# OBJECTIVE
Find the line containing "bpy.context.scene.collection.objects.link(empty)" and copy it exactly, along with every line after it up to and including the line containing "for node in". Copy nothing else.

[3D code data]

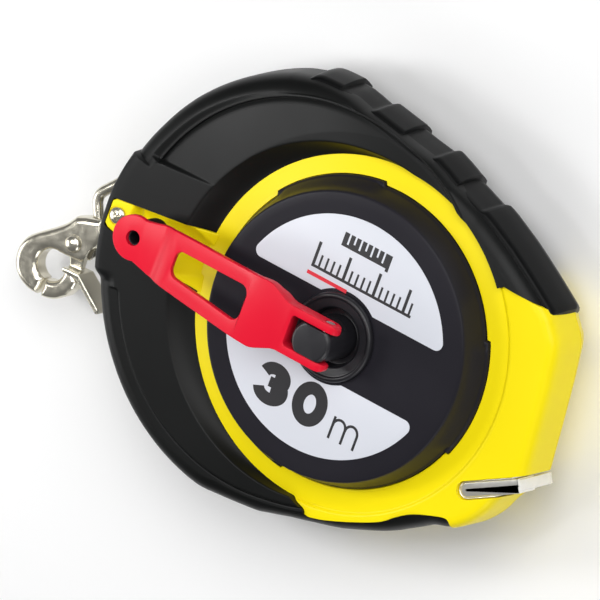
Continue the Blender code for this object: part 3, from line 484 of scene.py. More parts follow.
def moulded(name, colour, vary, rough, grain_size, grain_deep, specular=0.5):
    """Moulded plastic or rubber: a slow drift of colour and gloss and a fine etched grain."""
    material, tree, shader = new_material(name, colour, rough, specular=specular)
    slow = noise(tree, 28.0, 4.0)
    fine = noise(tree, 1000.0 / grain_size, 2.0)
    tint(tree, shader, slow, [c * (1 - vary) for c in colour],
         [min(1.0, c * (1 + vary)) for c in colour])
    tree.links.new(spread(tree, slow, rough - 0.03, rough + 0.03), shader.inputs["Roughness"])
    grain(tree, shader, fine, 0.35, grain_deep)
    return material


def metal(name, colour, rough, scratch=(1, 1, 1), scratch_size=0.5, deep=0.004, metallic=0.8):
    """Plated or drawn metal with handling marks and fine lines."""
    material, tree, shader = new_material(name, colour, rough, metallic)
    marks = noise(tree, 420.0, 5.0)
    lines = noise(tree, 1000.0 / scratch_size, 3.0, scratch)
    tint(tree, shader, marks, [c * 0.93 for c in colour], colour)
    tree.links.new(spread(tree, marks, rough * 0.8, rough * 1.35), shader.inputs["Roughness"])
    grain(tree, shader, lines, 0.25, deep)
    return material


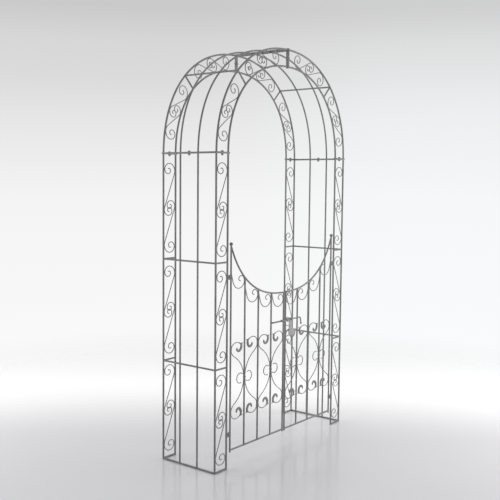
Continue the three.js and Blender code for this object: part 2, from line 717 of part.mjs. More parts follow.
// Sliding bolt with its bent handle, and the plate whose two eyes guide it.
function addBolt({ leaf, at }) {
  const along = (line, radius, count = fineSides) =>
    bar(line.map(([x, z]) => at(x, z, -latchForward)), radius, count);
  const tip = meetingStile - tongueReach;
  const bend = meetingStile + handleOffset;
  const tongue = along([[tip, latchHeight], [tip + tongueLength + latchRodRadius, latchHeight]], tongueRadius);
  const rod = along(
    [
      [tip + tongueLength, latchHeight], [bend - handleBend, latchHeight],
      [bend, latchHeight - handleBend], [bend + handleLean, latchHeight - handleDrop],
    ],
    latchRodRadius,
    barSides,
  );
  const knob = new THREE.SphereGeometry(handleKnobRadius, barSides, finialSteps).rotateX(Math.PI / 2);
  const knobPlace = at(bend + handleLean, latchHeight - handleDrop, -latchForward);
  knob.translate(knobPlace.x, knobPlace.y, knobPlace.z);
  addPiece(leaf, "gate_slide_bolt", join([tongue, rod, solidOf(knob)]));

  const neck = meetingStile + plateNeckOffset;
  const body = neck + plateBodyShift;
  const halfNeck = plateNeckWidth / 2;
  const halfBody = plateBodyWidth / 2;
  const neckTop = latchHeight + strapHeight / 2;
  const neckLow = latchHeight - plateNeckHeight;
  const bodyLow = neckLow - plateBodyHeight;
  const outline = [
    [neck - halfNeck, neckTop], [neck - halfNeck, neckLow], [body - halfBody, neckLow - plateCorner],
    [body - halfBody, bodyLow + plateCorner], [body - halfBody + plateCorner, bodyLow],
    [body + halfBody - plateCorner, bodyLow], [body + halfBody, bodyLow + plateCorner],
    [body + halfBody, neckLow - plateCorner], [neck + halfNeck, neckLow], [neck + halfNeck, neckTop],
  ].map(([x, z]) => [at(x, z).x, z]);
  const layer = -stileRadius - seatGap - plateThickness / 2;
  const strapFrom = meetingStile - padWidth / 2;
  const strapLength = neck - strapFrom;
  const strap = box(strapLength, plateThickness, strapHeight, at(strapFrom + strapLength / 2, latchHeight, layer));
  const eye = (x, radius) => along([[x - eyeWidth / 2, latchHeight], [x + eyeWidth / 2, latchHeight]], radius);
  const cut = (x, radius) =>
    along([[x - eyeWidth, latchHeight], [x + eyeWidth, latchHeight]], radius + tongueClearance);
  const whole = join([
    plate(outline, plateThickness, "y", vec(0, layer, 0)),
    strap,
    eye(meetingStile, eyeRadius),
    eye(neck, eyeRadius),
  ]);
  const drilled = whole.subtract(cut(meetingStile, tongueRadius)).subtract(cut(neck, latchRodRadius));
  addPiece(leaf, "gate_lock_plate", drilled, plateGrey);
}

for (const [name, side] of Object.entries(sides)) {
  makePillar(name, side);
  makeArchHalf(name, side);
}
addCrownBolts();
addKeeper(makeLeaf("left", sides.left));
addBolt(makeLeaf("right", sides.right));

export default arch;
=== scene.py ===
import math

import bmesh
import bpy
from mathutils import Matrix, Vector


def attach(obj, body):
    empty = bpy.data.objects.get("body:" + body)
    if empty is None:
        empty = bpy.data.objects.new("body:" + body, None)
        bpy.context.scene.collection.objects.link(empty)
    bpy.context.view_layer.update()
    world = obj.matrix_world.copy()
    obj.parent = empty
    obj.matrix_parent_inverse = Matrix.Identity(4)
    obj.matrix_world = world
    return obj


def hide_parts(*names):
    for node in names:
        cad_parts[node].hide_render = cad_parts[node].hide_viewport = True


# Garden arch with a two-leaf gate: round bars, scrolls, welds, bolts and finishes around the fixed frame.
# Lengths are in millimetres until a mesh is made; +X runs across the passage and the gate's face is at -Y.
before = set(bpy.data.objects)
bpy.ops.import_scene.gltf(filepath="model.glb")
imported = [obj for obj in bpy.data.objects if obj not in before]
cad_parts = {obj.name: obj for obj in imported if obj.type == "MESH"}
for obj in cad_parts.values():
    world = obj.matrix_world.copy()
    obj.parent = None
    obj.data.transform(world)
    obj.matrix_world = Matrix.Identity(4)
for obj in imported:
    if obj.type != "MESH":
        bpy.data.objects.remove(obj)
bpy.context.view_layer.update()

MM = 0.001
SIDES = {"left": -1, "right": 1}

# Overall frame
ARCH_WIDTH = 1250
FACE_WIDTH = 96
FRAME_DEPTH = 380
SPRINGING = 1715
MIDDLE_RAIL_SHARES = (0.3294, 0.6618)
ARCH_DROP = 15
ARCH_RISE = 619
ARCH_EXPONENT = 2.18
HALF_WIDTH = ARCH_WIDTH / 2
HALF_DEPTH = FRAME_DEPTH / 2
FACES = {"front": -HALF_DEPTH, "back": HALF_DEPTH}
ARCH_CENTRE = SPRINGING - ARCH_DROP
ARCH_MIDDLE = HALF_WIDTH - FACE_WIDTH / 2
CROWN_TOP = ARCH_CENTRE + ARCH_RISE
HAUNCH = math.pi / 4
SIDE_RODS = (-FRAME_DEPTH / 6, FRAME_DEPTH / 6)

# Bars, wire and strips
POST = 5.5
ROD = 5
RAIL = 5
WIRE = 2.5
WELD_SINK = 1
LEVELS = [RAIL, *(share * SPRINGING for share in MIDDLE_RAIL_SHARES)]
STRIP_WIDTH = 14
CROWN_STRIP_WIDTH = 17
STRIP_THICKNESS = 5
STRIP_EDGE = 0.7
EDGE = 0.8
SEAT = 0.3
PILLAR_TOP = SPRINGING - STRIP_THICKNESS - SEAT

# S scrolls
PILLAR_CURLS = {"wide": 48, "tight": 37}
PILLAR_SCROLL_ROOM = 22
ARCH_SCROLL = {"wide": 46, "tight": 33, "rise": 124}
WIDE_CURL_END = 7
TIGHT_CURL_END = 6
WIDE_CURL_TURN = 520
TIGHT_CURL_TURN = 500
CURL_EXPONENT = 1.3
CURL_STEP = 12
EYE_OFFSET = 13
PILLAR_PAIR_LIFT = (LEVELS[1] - LEVELS[0]) / 2
PILLAR_SCROLL = {**PILLAR_CURLS, "rise": PILLAR_PAIR_LIFT - PILLAR_CURLS["wide"] - PILLAR_SCROLL_ROOM}
ARCH_PAIR_TURN_SHARES = (0.2681, 0.7381)
ARCH_PAIR_SHIFT = 9.5

# Bolts
BOLT_RADIUS = 4
BOLT_HEAD_RADIUS = 7.4
BOLT_HEAD_HEIGHT = 6
NUT_HEIGHT = 6.8
BOLT_OVERRUN = 3
THREAD_PITCH = 1.25
THREAD_DEPTH = 0.5
HEX_SIDES = 6
HEX_CHAMFER = 0.9
HEX_ROUNDNESS = 0.6

# Gate
STILE = 5
GATE_ROD = 5
GATE_RAIL = 5
HINGE_OFFSET = 17
STILE_OFFSET = 14
LEAF_GAP = 10
GATE_BOTTOM = 99
STILE_FOOT = 12
STILE_TOP = 1217
RAIL_END_DROP = 6
CREST_LOW = 921
CREST_RISE = 625
CREST_OVERREACH = 47
CREST_EXPONENT = 2.45
RODS_PER_LEAF = 3
STILE_LOW = GATE_BOTTOM - STILE_FOOT
CREST_END = STILE_TOP - RAIL_END_DROP
HINGE_AXIS = HALF_WIDTH - FACE_WIDTH - HINGE_OFFSET
MEETING_STILE = LEAF_GAP / 2 + STILE
HINGE_STILE = HINGE_AXIS - STILE_OFFSET
CREST_SPAN = HINGE_STILE + CREST_OVERREACH
BAY = (HINGE_STILE - MEETING_STILE) / (RODS_PER_LEAF + 1)
GATE_RODS = [HINGE_STILE - BAY * (i + 1) for i in range(RODS_PER_LEAF)]
STILE_REACH = STILE + WIRE - WELD_SINK
ROD_REACH = GATE_ROD + WIRE - WELD_SINK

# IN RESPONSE
        bpy.context.scene.collection.objects.link(empty)
    bpy.context.view_layer.update()
    world = obj.matrix_world.copy()
    obj.parent = empty
    obj.matrix_parent_inverse = Matrix.Identity(4)
    obj.matrix_world = world
    return obj


def hide_parts(*names):
    for node in names:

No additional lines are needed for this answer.